LSM CINDELARAS PARITRANA secara metodis selama 14 tahun terakhir, telah mempergunakan 3 (tiga) alat penyadaran dan pengorganisasian rakyat, yakni: Community Organising through Participatory Action Research (CO-PAR), Peasants’ Rights Participatory Education for A Community-Based Rural Empowerment (PERPEC) dan Local Leadership Training (LOLET). Pada tahun pertama 1998/ 1999, CINDELARAS PARITRANA mulai merintis jaringan kerja dengan masyarakat desa, khususnya di tiga dusun di Kelurahan Sumberarum, Moyudan, Sleman, yang kemudian dikenal secara berkelompok karena disatukan oleh sebuah program sebagai komunitas Lo-Rejo. Pada tahun-tahun selanjutnya, pergulatan dan perjuangan masyarakat pedesaan, khususnya petani gurem, yang menjadi fokus perhatian CINDELARAS PARITRANA berada di wilayah Daerah Istimewa Yogyakarta dan Jawa Tengah bagian Selatan. Banyak hal yang dapat dipelajari dari sikap hidup dan kesederhanaan berpikir para petani kecil di daerah tersebut. Kepasrahan menerima keadaan sekaligus keluh-kesah ketak-berdayaannya, menggugah tekad CINDELARAS PARITRANA untuk menjadi teman seperjalanan dalam usaha mereka membebaskan diri dari berbagai belenggu sosial ekonomi.

Untuk memulai program pembebasan tersebut, pada permulaannya CINDELARAS PARITRANA mengandalkan pada modal yang sangat kecil dan tak stabil, yakni tenaga pikiran serta dana sendiri yang berasal dari gaji dosen dan sisa fee penelitian. Pada tahun kedua, CINDELARAS PARITRANA melakukan program Community Organising through Participatory Action Research (CO-PAR) di komunitas Lo-Rejo dengan dukungan moral dan dana dari Catholic Committee contre la Faim et pour la Developpement (CCFD), Paris, Perancis. Dengan berjalannya waktu dan bertambahnya pekerjaan serta komunitas yang minta difasilitasi, mulai tahun 2002 atau tahun keempat eksistensinya, CINDELARAS PARITRANA melakukan pendidikan penyadaran kaum tani tentang pelaksanaan dan perjuangan hak-hak asasi mereka dengan program Peasants’ Rights Participatory Education for A Community-Based Rural Empowerment (PERPEC) dan Local Leadership Training (LOLET).
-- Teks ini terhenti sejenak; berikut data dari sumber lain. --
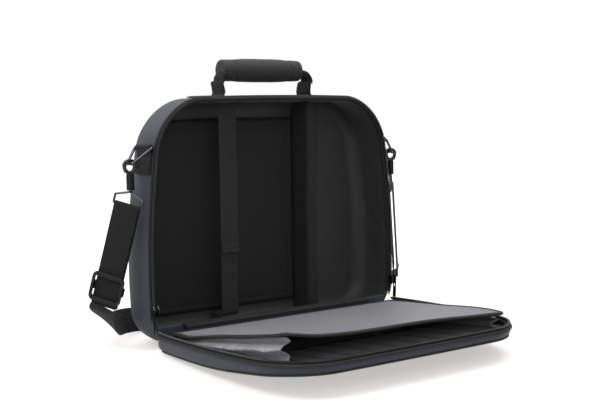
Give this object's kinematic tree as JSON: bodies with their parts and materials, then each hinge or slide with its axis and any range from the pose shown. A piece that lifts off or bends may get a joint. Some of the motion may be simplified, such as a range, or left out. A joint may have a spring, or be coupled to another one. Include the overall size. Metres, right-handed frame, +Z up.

Untuk itu CINDELARAS PARITRANA mendapatkan dukungan moral dan dana dari Development and Peace (DNP), Montreal, Canada.

Dalam kaitannya dengan kebijakan Pemerintah, masyarakat desa, termasuk para petani dampingan CINDELARAS PARITRANA tak mampu bersikap kritis terhadap berbagai bentuk program pembangunan model top-down yang didikte Pemerintah. Masyarakat hanya diposisikan sebagai obyek pembangunan, bukan sebagai mitra sejajar. Selain itu, globalisasi yang mewujud dalam citra “modernisasi” sudah cukup lama merambah dan merasuki hampir segala aspek kehidupan masyarakat, tidak terkecuali masyarakat di wilayah pedesaan. Saat ini mereka sadar bahwa globalisasi, yang bahkan difasilitasi oleh pemerintah telah menjajah mereka. Mereka belum merasakan arti kemerdekaan di tanah mereka sendiri.
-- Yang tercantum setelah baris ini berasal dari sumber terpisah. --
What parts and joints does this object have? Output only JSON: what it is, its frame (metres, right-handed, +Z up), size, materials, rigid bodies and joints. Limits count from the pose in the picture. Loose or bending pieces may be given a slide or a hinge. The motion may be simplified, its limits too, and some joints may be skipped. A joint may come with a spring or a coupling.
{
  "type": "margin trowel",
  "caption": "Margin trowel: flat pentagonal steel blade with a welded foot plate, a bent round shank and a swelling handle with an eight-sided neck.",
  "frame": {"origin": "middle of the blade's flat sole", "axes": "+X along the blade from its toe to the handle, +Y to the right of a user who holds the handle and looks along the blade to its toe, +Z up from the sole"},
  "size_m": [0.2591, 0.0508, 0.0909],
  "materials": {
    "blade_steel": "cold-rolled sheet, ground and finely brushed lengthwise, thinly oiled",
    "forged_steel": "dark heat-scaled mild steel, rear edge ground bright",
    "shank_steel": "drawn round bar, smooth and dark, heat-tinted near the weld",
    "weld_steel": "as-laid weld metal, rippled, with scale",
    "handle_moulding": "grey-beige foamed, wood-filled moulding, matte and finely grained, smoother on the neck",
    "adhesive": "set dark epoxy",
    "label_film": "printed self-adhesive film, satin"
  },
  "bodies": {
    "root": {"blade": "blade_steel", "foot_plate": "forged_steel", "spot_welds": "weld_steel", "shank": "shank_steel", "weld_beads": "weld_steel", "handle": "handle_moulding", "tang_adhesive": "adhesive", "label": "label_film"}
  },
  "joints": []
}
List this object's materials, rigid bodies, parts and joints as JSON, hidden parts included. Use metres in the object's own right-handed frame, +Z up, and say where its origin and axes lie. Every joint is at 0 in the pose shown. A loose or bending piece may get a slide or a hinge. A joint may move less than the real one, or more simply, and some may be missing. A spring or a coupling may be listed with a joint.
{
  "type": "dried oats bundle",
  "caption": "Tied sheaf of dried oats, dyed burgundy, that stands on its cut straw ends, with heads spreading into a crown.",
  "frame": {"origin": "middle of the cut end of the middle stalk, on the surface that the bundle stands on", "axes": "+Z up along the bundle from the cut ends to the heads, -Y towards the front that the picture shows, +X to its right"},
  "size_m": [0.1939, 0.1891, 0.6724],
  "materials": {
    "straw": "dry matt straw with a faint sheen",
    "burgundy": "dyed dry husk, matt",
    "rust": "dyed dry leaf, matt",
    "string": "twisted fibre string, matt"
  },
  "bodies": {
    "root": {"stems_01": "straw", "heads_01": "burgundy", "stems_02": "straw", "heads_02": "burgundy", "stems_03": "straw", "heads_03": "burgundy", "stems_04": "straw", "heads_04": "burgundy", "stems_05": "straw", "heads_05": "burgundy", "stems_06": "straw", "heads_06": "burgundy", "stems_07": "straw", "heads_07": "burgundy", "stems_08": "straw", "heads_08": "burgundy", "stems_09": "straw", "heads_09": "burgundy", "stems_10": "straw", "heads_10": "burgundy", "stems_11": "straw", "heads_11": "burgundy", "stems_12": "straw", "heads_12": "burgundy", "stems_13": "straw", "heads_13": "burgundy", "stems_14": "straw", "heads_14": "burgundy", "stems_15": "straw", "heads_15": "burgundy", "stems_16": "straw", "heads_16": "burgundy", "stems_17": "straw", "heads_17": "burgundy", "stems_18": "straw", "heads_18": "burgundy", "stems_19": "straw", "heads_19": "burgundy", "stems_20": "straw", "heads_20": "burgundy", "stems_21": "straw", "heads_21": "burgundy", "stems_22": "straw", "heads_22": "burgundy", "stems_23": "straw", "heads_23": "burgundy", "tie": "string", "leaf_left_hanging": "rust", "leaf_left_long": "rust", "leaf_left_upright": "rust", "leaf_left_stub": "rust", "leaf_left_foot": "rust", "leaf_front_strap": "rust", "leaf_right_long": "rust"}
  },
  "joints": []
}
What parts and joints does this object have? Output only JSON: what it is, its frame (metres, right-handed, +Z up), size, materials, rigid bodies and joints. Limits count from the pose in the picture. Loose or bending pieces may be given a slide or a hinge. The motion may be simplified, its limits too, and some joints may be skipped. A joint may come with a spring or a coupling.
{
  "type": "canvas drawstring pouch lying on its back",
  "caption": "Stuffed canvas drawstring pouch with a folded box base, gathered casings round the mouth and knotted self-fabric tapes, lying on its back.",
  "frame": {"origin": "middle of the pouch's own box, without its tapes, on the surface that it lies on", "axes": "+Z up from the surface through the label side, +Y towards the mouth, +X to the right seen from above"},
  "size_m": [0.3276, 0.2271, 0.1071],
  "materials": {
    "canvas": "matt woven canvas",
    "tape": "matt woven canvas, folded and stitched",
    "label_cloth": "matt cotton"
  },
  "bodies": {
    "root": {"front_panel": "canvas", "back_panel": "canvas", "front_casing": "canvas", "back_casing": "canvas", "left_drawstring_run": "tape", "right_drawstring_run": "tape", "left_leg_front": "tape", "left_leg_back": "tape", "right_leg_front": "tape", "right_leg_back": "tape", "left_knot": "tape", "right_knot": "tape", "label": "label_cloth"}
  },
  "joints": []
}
Di sisi lain, budaya instant yang merasuki jiwa masyarakat terasa sekali menggusur nilai-nilai luhur budaya nenek moyang seperti “nek arep ngundhuh, yo melu nandur” (bila ingin ikut memanen, ya ikutlah menanam) dan ”ilmu iku kelakone kanthi laku” (ilmu itu bisa terlaksana dengan bertindak), sehingga semakin menjauhkan diri dari lokalitas budaya bangsa. Semua berpacu dengan kecepatan mengeksploitasi alam, mengejar keinginan dan nafsu lahir. Masyarakat desa sudah terlalu jauh dibawa pada arus pasar bebas yang mematikan daya tawar masyarakat pada umumnya. Guna membangun penyadaran masyarakat, khususnya kaum petani gurem dan keluarganya di pedesaan terhadap kekuatan yang menindas, memperbodoh dan akhirnya mempermiskinnya selama ini, seraya menimbulkan semangat dan gairah membangun model alternatif pro kebutuhan mereka, CINDELARAS PARITRANA melakukan program-program penyadaran dan pemberdayaan masyarakat.